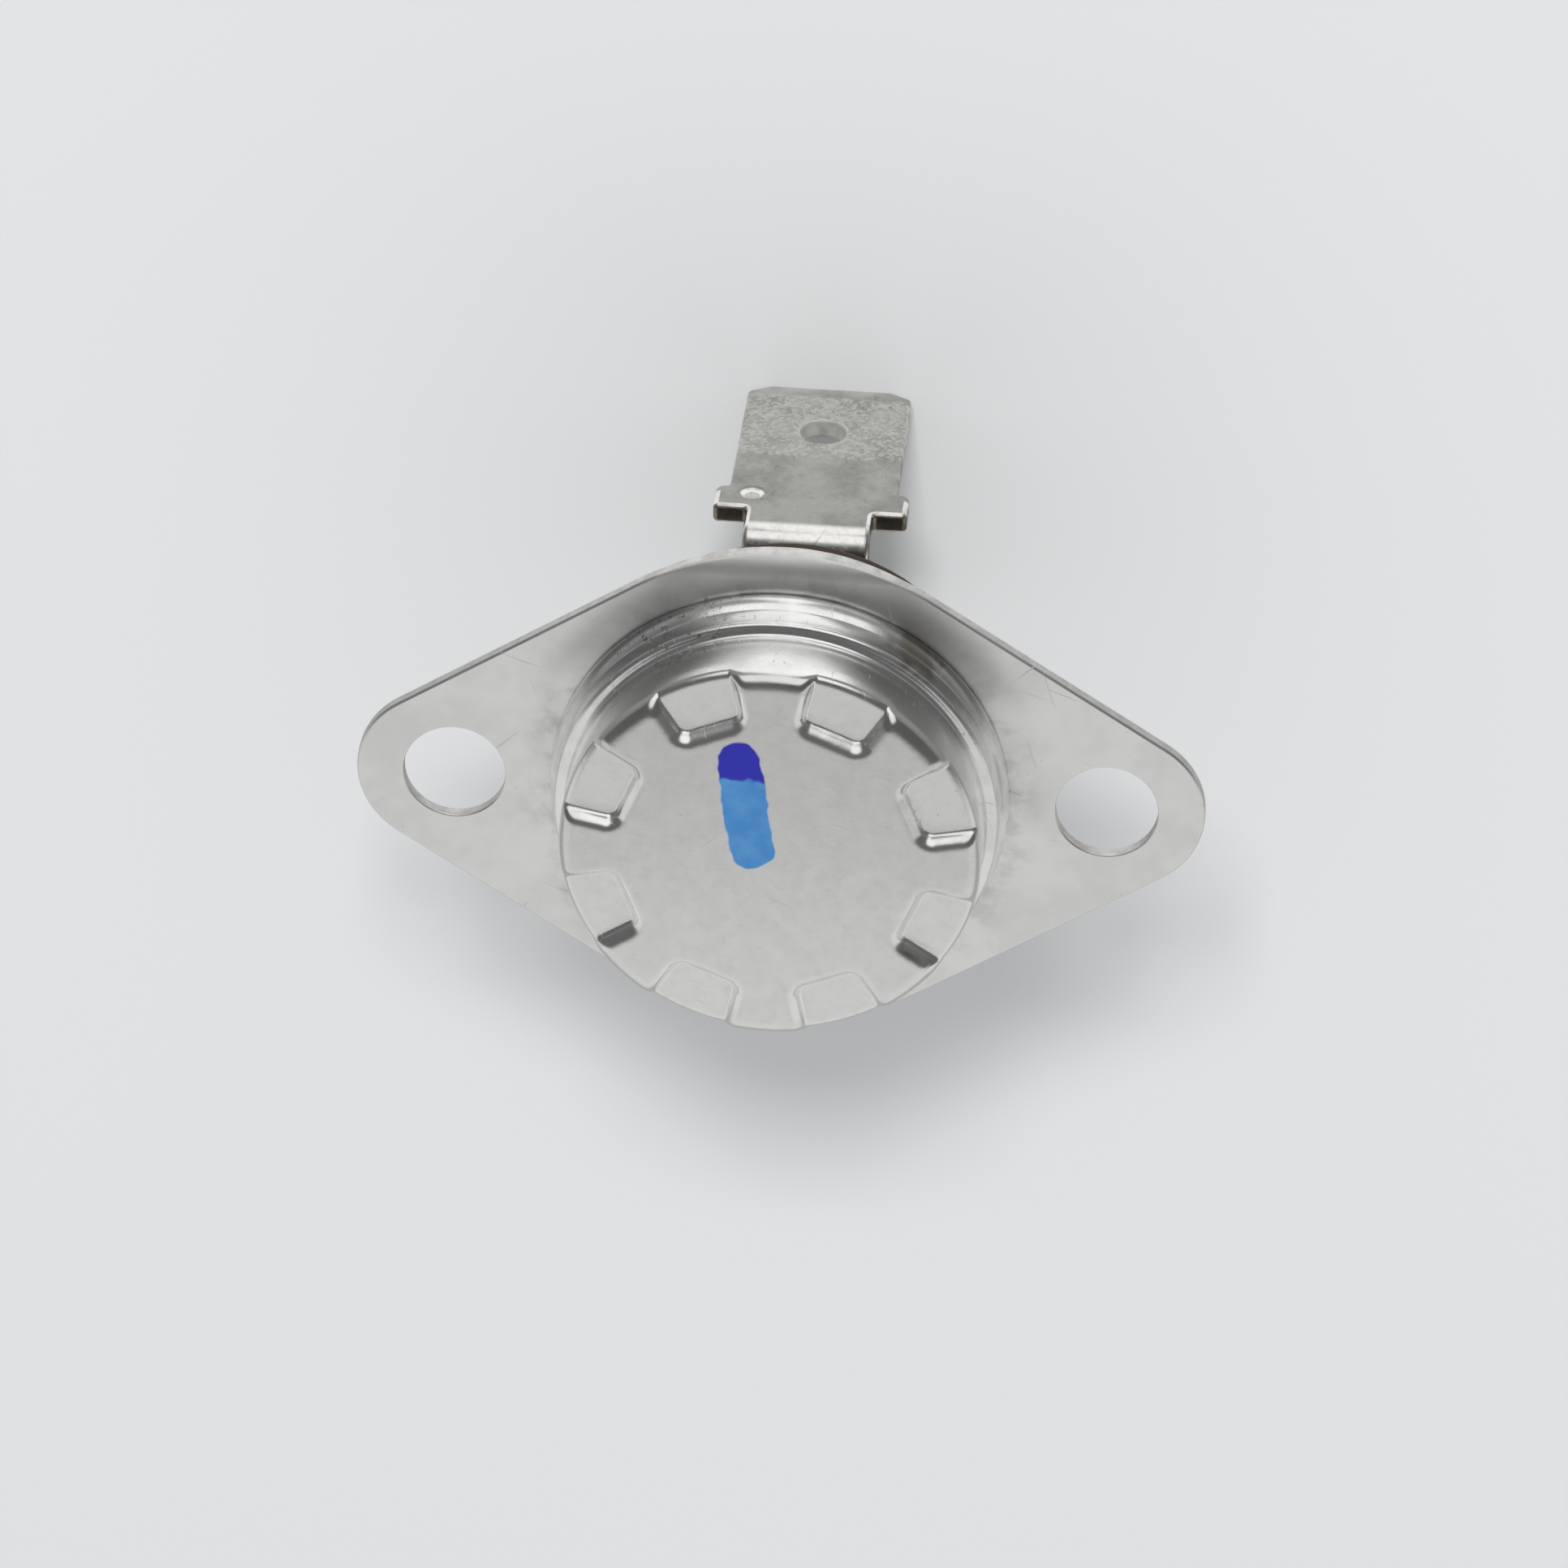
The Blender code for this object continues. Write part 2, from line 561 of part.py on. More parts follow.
def make_terminal(side, metal):
    """A stamped tab, riveted to the back of the body and folded to stand away from it."""
    outline, fold, tip = tab_blank()
    tab = folded_sheet("terminal_" + side.name, outline, TAB_THICKNESS,
                       [(fold, TAB_FOLD_RADIUS, -math.pi / 2)], metal, tip)
    tab.parent = side
    tab.location = (0.0, TAB_INNER_END, TAB_FRONT_Z - TAB_THICKNESS / 2)
    rivet_hole = bmesh.new()
    circle = arc((0.0, RIVET_OFFSET), RIVET_RADIUS + BORE_CLEARANCE, 0, 360, PIN_STEPS)[:-1]
    raise_outline(rivet_hole, circle, TAB_REAR_Z - TAB_THICKNESS, TAB_FRONT_Z + TAB_THICKNESS)
    punch = add_object(tab.name + "_rivet_hole", rivet_hole)
    punch.parent = side
    combine(tab, punch, "DIFFERENCE")
    pierce_tab(tab)
    return tab


def make_terminal_rivet(side, metal):
    """A rivet with a domed head on the terminal and a flat one on the strip inside."""
    rear = TAB_REAR_Z - SEAT_CLEARANCE
    front = FLOOR_STRIP_Z + STRIP_THICKNESS + SEAT_CLEARANCE
    height = RIVET_HEAD_HEIGHT
    profile = [(0.0, rear - height), (RIVET_HEAD_RADIUS * 0.5, rear - height * 0.88),
               (RIVET_HEAD_RADIUS * 0.85, rear - height * 0.5), (RIVET_HEAD_RADIUS, rear),
               (RIVET_RADIUS, rear), (RIVET_RADIUS, front), (RIVET_INNER_RADIUS, front),
               (RIVET_INNER_RADIUS, front + RIVET_INNER_HEIGHT / 2),
               (RIVET_INNER_RADIUS - RIVET_INNER_HEIGHT / 2, front + RIVET_INNER_HEIGHT),
               (0.0, front + RIVET_INNER_HEIGHT)]
    rivet = turned("terminal_rivet_" + side.name, profile, metal, PIN_STEPS)
    rivet.parent = side
    rivet.location.y = RIVET_OFFSET
    return rivet


def make_strip(name, side, top_z, lip_end, metal):
    """A strip on the cavity's floor, folded up near the wall and back towards the axis.

    Its lip's front face is at top_z and ends at the distance lip_end from the axis.
    """
    outer_fold = STRIP_FOLD_RADIUS + STRIP_THICKNESS
    quarter = math.pi / 2
    folded = (STRIP_FOLD_RADIUS + STRIP_THICKNESS / 2) * quarter
    base = STRIP_OFFSET - outer_fold - STRIP_INNER_END
    riser = top_z - FLOOR_STRIP_Z - 2 * outer_fold
    lip = STRIP_OFFSET - outer_fold - lip_end
    second = base + folded + riser
    length = second + folded + lip
    half = STRIP_WIDTH / 2
    outline = [(-half, 0.0), (half, 0.0), (half, length), (-half, length)]
    strip = folded_sheet(name, outline, STRIP_THICKNESS,
                         [(base, STRIP_FOLD_RADIUS, quarter), (second, STRIP_FOLD_RADIUS, quarter)],
                         metal)
    strip.parent = side
    strip.location = (0.0, STRIP_INNER_END, FLOOR_STRIP_Z + STRIP_THICKNESS / 2)
    bm = bmesh.new()
    circle = arc((0.0, RIVET_OFFSET), RIVET_RADIUS + BORE_CLEARANCE, 0, 360, PIN_STEPS)[:-1]
    raise_outline(bm, circle, -CAVITY_DEPTH - STRIP_THICKNESS, FLOOR_STRIP_Z + 2 * STRIP_THICKNESS)
    punch = add_object(name + "_rivet_hole", bm)
    punch.parent = side
    combine(strip, punch, "DIFFERENCE")
    return strip


def contact_profile(sheet_thickness):
    """A contact rivet's section, button down, with its seat at height zero."""
    hold = sheet_thickness + 2 * SEAT_CLEARANCE
    ease = CONTACT_HEIGHT / 3
    return [(0.0, -CONTACT_HEIGHT), (CONTACT_RADIUS - ease, -CONTACT_HEIGHT),
            (CONTACT_RADIUS, -CONTACT_HEIGHT + ease), (CONTACT_RADIUS, 0.0),
            (CONTACT_SHANK_RADIUS, 0.0), (CONTACT_SHANK_RADIUS, hold),
            (CONTACT_HEAD_RADIUS, hold), (CONTACT_HEAD_RADIUS, hold + CONTACT_HEAD_HEIGHT),
            (0.0, hold + CONTACT_HEAD_HEIGHT)]


def make_fixed_contact(strip, metal):
    """A contact rivet through the fixed strip's lip, facing the arm."""
    contact = turned("fixed_contact", contact_profile(STRIP_THICKNESS), metal, PIN_STEPS)
    contact.location = (0.0, -CONTACT_OFFSET, FIXED_CONTACT_Z)
    drill(strip, [(0.0, CONTACT_OFFSET)], CONTACT_SHANK_RADIUS + BORE_CLEARANCE,
          FIXED_LIP_Z - STRIP_THICKNESS, FIXED_LIP_Z + 2 * STRIP_THICKNESS, PIN_STEPS)
    bpy.data.objects[strip.name + "_drill"].parent = strip.parent
    return contact


def arm_outline():
    """The spring arm from above: waisted beside its hinge, with a round free end."""
    half = ARM_WIDTH / 2
    waist = half * 0.7
    root = ARM_ROOT_OFFSET - HINGE_OFFSET
    free = -ARM_TIP_OFFSET - HINGE_OFFSET
    edge = [(half, root), (half, 0.0), (waist, -half), (waist, -2 * half), (half, -3 * half)]
    right = [(x, y) for x, y in reversed(edge)]
    left = [(-x, y) for x, y in edge]
    return right + left + arc((0.0, free + half), half, 180, 360, ARM_END_STEPS)


def make_contact_arm(metal, silver):
    """The spring arm and its contact, on a pivot at the edge of the support's shelf."""
    pivot = add_empty("contact_arm_pivot", (0.0, HINGE_OFFSET, ARM_Z))
    arm = slab("contact_arm", arm_outline(), 0.0, ARM_THICKNESS, metal)
    arm.parent = pivot
    place = (0.0, -CONTACT_OFFSET - HINGE_OFFSET)
    drill(arm, [place], CONTACT_SHANK_RADIUS + BORE_CLEARANCE,
          -ARM_THICKNESS, 2 * ARM_THICKNESS, PIN_STEPS)
    bpy.data.objects["contact_arm_drill"].parent = pivot
    profile = [(radius, -height) for radius, height in contact_profile(ARM_THICKNESS)]
    contact = turned("moving_contact", profile, silver, PIN_STEPS)
    contact.parent = pivot
    contact.location = (*place, ARM_THICKNESS + SEAT_CLEARANCE)
    return arm


def add_empty(name, place):
    """An empty that carries pieces."""
    empty = bpy.data.objects.new(name, None)
    empty.location = place
    bpy.context.scene.collection.objects.link(empty)
    return empty


def make_side(name, turn):
    """An empty that carries one terminal's pieces, turned to its side of the body."""
    side = add_empty(name, (0.0, 0.0, 0.0))
    side.rotation_euler.z = turn
    return side


def carry_to_origin():
    """Hang every loose piece on one empty, so that the sensing face lies at height zero."""
    carrier = add_empty("bracket_plane", (0.0, 0.0, -FACE_HEIGHT))
    for item in bpy.data.objects:
        if item.parent is None and item != carrier:
            item.parent = carrier


def main():
    """Build the finishes and then every piece, from the sensing face back."""
    clear_scene()
    bright = make_material("bright_plating", (0.74, 0.74, 0.73), 0.24, 1.0)
    sheet = make_material("plated_sheet", (0.66, 0.66, 0.65), 0.34, 1.0)
    tinned = make_material("tinned_brass", (0.6, 0.59, 0.56), 0.45, 1.0)
    bimetal = make_material("bimetal", (0.55, 0.54, 0.5), 0.35, 1.0)
    phenolic = make_material("phenolic", (0.05, 0.03, 0.022), 0.5, 0.0)
    steatite = make_material("steatite", (0.86, 0.84, 0.78), 0.55, 0.0)
    brass = make_material("brass", (0.72, 0.55, 0.28), 0.35, 1.0)
    spring = make_material("spring_copper", (0.72, 0.46, 0.3), 0.35, 1.0)
    silver = make_material("silver", (0.84, 0.83, 0.8), 0.25, 1.0)

    make_sensing_cap(bright)
    make_mounting_bracket(sheet)
    make_bimetal_disc(bimetal)
    make_guide_plate(phenolic)
    make_striker_pin(steatite)
    make_switch_body(phenolic)
    upper = make_side("upper", 0.0)
    lower = make_side("lower", math.pi)
    for side in (upper, lower):
        make_terminal(side, tinned)
        make_terminal_rivet(side, brass)
    make_strip("arm_support", upper, SHELF_Z, HINGE_OFFSET, brass)
    fixed_top = FIXED_LIP_Z + STRIP_THICKNESS
    fixed_strip = make_strip("fixed_contact_strip", lower, fixed_top,
                             PIN_RADIUS + FIXED_LIP_GAP, brass)
    make_fixed_contact(fixed_strip, silver)
    make_contact_arm(spring, silver)
    carry_to_origin()


main()
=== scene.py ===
"""Looks of a snap-action bimetal thermostat, in metres, with +Z out of its sensing face.

The cap, the bracket, the tabs, the moulding and the rivets are modelled here in full detail and
stand for the plain solids of the same pieces. The pieces inside keep their solids and get
finishes of their own. The part stands on the tips of its tabs on a pale floor.
"""

import logging
import math
from dataclasses import dataclass, field
from enum import Enum

import bpy
import numpy as np
from mathutils import Matrix, Vector

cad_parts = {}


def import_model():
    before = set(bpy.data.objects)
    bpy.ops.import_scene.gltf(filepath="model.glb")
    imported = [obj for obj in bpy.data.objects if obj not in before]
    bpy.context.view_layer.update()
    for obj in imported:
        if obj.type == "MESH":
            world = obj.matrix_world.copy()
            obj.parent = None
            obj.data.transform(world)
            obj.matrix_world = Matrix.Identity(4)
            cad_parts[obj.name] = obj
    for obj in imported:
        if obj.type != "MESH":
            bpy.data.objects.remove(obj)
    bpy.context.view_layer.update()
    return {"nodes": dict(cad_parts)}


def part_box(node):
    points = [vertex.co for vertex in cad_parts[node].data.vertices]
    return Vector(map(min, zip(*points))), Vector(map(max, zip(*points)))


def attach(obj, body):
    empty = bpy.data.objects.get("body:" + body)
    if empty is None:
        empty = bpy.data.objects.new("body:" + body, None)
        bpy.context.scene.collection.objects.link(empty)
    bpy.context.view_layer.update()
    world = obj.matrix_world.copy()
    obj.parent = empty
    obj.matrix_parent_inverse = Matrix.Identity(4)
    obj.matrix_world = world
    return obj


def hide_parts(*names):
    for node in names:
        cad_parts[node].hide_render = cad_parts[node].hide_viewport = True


LOG = logging.getLogger("thermostat")
MM = 0.001
WELD = 1e-7
HOUSING = "housing"
WHITE = (1.0, 1.0, 1.0, 1.0)


class Side(Enum):
    """Which of the two tabs a piece belongs to, as its turn about the axis."""

    UPPER = 0.0
    LOWER = math.pi

    @property
    def label(self) -> str:
        """The side's name in small letters."""
        return self.name.lower()


class Axis(Enum):
    """A direction to cut across."""

    X = (1.0, 0.0, 0.0)
    Y = (0.0, 1.0, 0.0)


# Modelling


def alone(item: bpy.types.Object) -> None:
    """Select one object and make it the active one.

    Args:
        item: The object to work on.
    """
    bpy.ops.object.select_all(action="DESELECT")
    item.select_set(True)
    bpy.context.view_layer.objects.active = item


def edit_all(item: bpy.types.Object) -> None:
    """Enter edit mode on one object with all of its mesh selected.

    Args:
        item: The object to edit.
    """
    alone(item)
    bpy.ops.object.mode_set(mode="EDIT")
    bpy.ops.mesh.select_all(action="SELECT")


def leave_edit() -> None:
    """Go back to object mode."""
    bpy.ops.object.mode_set(mode="OBJECT")


def close_up(item: bpy.types.Object) -> None:
    """Merge doubled points and turn all faces outwards.

    Args:
        item: The closed mesh to tidy.
    """
    edit_all(item)
    bpy.ops.mesh.remove_doubles(threshold=WELD)
    bpy.ops.mesh.normals_make_consistent(inside=False)
    leave_edit()


def arc(centre: tuple[float, float], radius: float, start: float, end: float,
        steps: int) -> list[tuple[float, float]]:
    """Points of an arc.

    Args:
        centre: The arc's centre.
        radius: Its radius.
        start: The angle it starts at, in degrees.
        end: The angle it ends at, in degrees.
        steps: How many chords it has.

    Returns:
        The points from start to end.
    """
    angles = np.radians(np.linspace(start, end, steps + 1))
    return [(centre[0] + radius * math.cos(a), centre[1] + radius * math.sin(a)) for a in angles]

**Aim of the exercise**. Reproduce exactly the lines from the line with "make_sensing_cap(bright)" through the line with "imported = [obj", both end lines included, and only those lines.

**Task output**.
    make_sensing_cap(bright)
    make_mounting_bracket(sheet)
    make_bimetal_disc(bimetal)
    make_guide_plate(phenolic)
    make_striker_pin(steatite)
    make_switch_body(phenolic)
    upper = make_side("upper", 0.0)
    lower = make_side("lower", math.pi)
    for side in (upper, lower):
        make_terminal(side, tinned)
        make_terminal_rivet(side, brass)
    make_strip("arm_support", upper, SHELF_Z, HINGE_OFFSET, brass)
    fixed_top = FIXED_LIP_Z + STRIP_THICKNESS
    fixed_strip = make_strip("fixed_contact_strip", lower, fixed_top,
                             PIN_RADIUS + FIXED_LIP_GAP, brass)
    make_fixed_contact(fixed_strip, silver)
    make_contact_arm(spring, silver)
    carry_to_origin()


main()
=== scene.py ===
"""Looks of a snap-action bimetal thermostat, in metres, with +Z out of its sensing face.

The cap, the bracket, the tabs, the moulding and the rivets are modelled here in full detail and
stand for the plain solids of the same pieces. The pieces inside keep their solids and get
finishes of their own. The part stands on the tips of its tabs on a pale floor.
"""

import logging
import math
from dataclasses import dataclass, field
from enum import Enum

import bpy
import numpy as np
from mathutils import Matrix, Vector

cad_parts = {}


def import_model():
    before = set(bpy.data.objects)
    bpy.ops.import_scene.gltf(filepath="model.glb")
    imported = [obj for obj in bpy.data.objects if obj not in before]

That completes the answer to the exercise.